E quais as alternativas existentes para a construção do equilíbrio fiscal?
Muitas poderiam ser apresentadas, cada uma com as suas limitações, mas uma delas é importante destacar: o fortalecimento da Administração Tributária.
No ano de 2007, após a rejeição do Projeto de Lei Complementar nº 390/2007, o Poder Executivo utilizou uma série de alternativas para fortalecer o fisco.
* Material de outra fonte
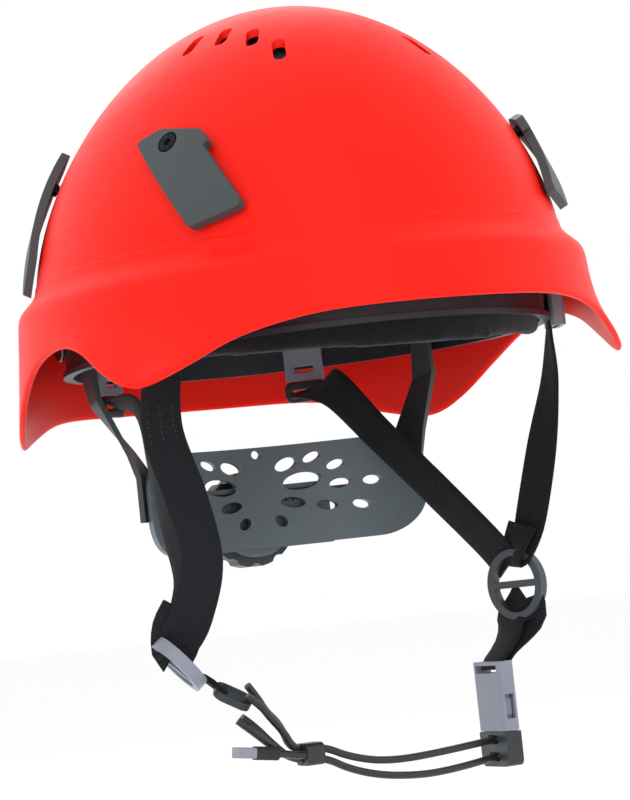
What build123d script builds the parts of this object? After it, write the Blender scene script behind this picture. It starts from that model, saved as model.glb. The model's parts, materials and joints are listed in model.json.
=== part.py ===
from build123d import *
import math
import os

# Arborist helmet: moulded shell, headband with nape cradle and ratchet, four headlamp clips,
# four-point webbing chin strap with side-release buckle and elastic cords.
# Millimetres. The front is -Y, the wearer's left is +X, up is +Z. The origin is the middle of
# the headband at the height of the brow edge, where the head sits.

# ---------------------------------------------------------------- driving dimensions
# shell
DOME_HALF_LENGTH = 128.5      # dome at its foot, front to middle
DOME_HALF_WIDTH = 99.0        # dome at its foot, side to middle
CROWN_HEIGHT = 132.0          # top of the dome above the brow edge
LEDGE_HEIGHT = 27.0           # foot of the dome above the brow edge
LEDGE_STEP = 10.5             # how far the ledge stands out in front
LEDGE_DROP = 7.0              # how far the ledge falls towards its outer edge
LEDGE_ROUND = 4.0             # rounding of the ledge corners
SKIRT_SPREAD = 3.0            # outward lean of the skirt from ledge to hem
SKIRT_BOTTOM = -42.0          # the skirt before its rim is cut
SHELL_WALL = 3.0
DOME_POWER = 1.6              # shape of the dome's side line
VENT_LENGTH = 12.0
VENT_WIDTH = 5.0

# crown liner and crown webbing
LINER_GAP = 3.6
LINER_THICKNESS = 12.0
LINER_BOTTOM = 50.0
CROWN_WEB_WIDTH = 20.0
CROWN_WEB_THICKNESS = 1.6
CROWN_WEB_BOTTOM = 13.0
CROWN_WEB_RISE = 79.0         # top of the side-to-side webbing above its ends
CROWN_WEB_STEP = 4.0          # the front-to-back webbing passes this much lower
KEY_HEIGHT = 12.0
KEY_THICKNESS = 2.4

# headband and brow pad
HEADBAND_HALF_LENGTH = 118.0
HEADBAND_HALF_WIDTH = 90.0
HEADBAND_THICKNESS = 2.4
HEADBAND_BOTTOM = -5.0
HEADBAND_TOP = 25.0
HEADBAND_LIP = 1.6            # the lip at the lower edge stands out this far
HEADBAND_LIP_HEIGHT = 2.2
WINDOW_SIZE = 6.0             # square holes in the headband
PAD_THICKNESS = 7.0
PAD_BOTTOM = -14.0
PAD_TOP = 10.0
PAD_HALF_ANGLE = 58.0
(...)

Dentre elas, cabe destacar a ágil nomeação de Auditores-Fiscais aprovados em concurso realizado no ano anterior, o encaminhamento de novo concurso para preenchimento das vagas em aberto, o fortalecimento do principal instrumento de gestão da Receita Estadual, o Prêmio de Produtividade e Eficiência (PPE), e, finalmente, a aprovação da primeira Lei Orgânica da Administração Tributária do País, a Lei Complementar nº 13.452/2010.
Os resultados expressivos no crescimento da receita, sem qualquer aumento nas alíquotas de tributos, viabilizaram consistentes avanços na situação fiscal estadual. Tudo isso em conformidade com a própria diretriz constitucional, que enfatiza no inciso XVIII do artigo 37 a precedência dos servidores fiscais sobre os demais setores administrativos.
Além do salutar crescimento da receita, o fortalecimento da atividade do Fisco é uma alternativa que promove a justiça fiscal, levando quem não recolhe os tributos previstos pelo parlamento a realizá-lo, ao invés de onerar ainda mais o contribuinte que regularmente já cumpre as suas obrigações. Se não bastasse tudo isso, ainda há benefício aos demais servidores, consequência da melhoria na saúde financeira do Poder Público.
Em resumo, apesar do mérito no objetivo da proposta apresentada, ela possui uma série de limitações. No entanto já existe uma alternativa testada e aprovada, fundamentada no fortalecimento da Receita Estadual. Afinal, não existe responsabilidade fiscal consistente sem Administração Tributária forte.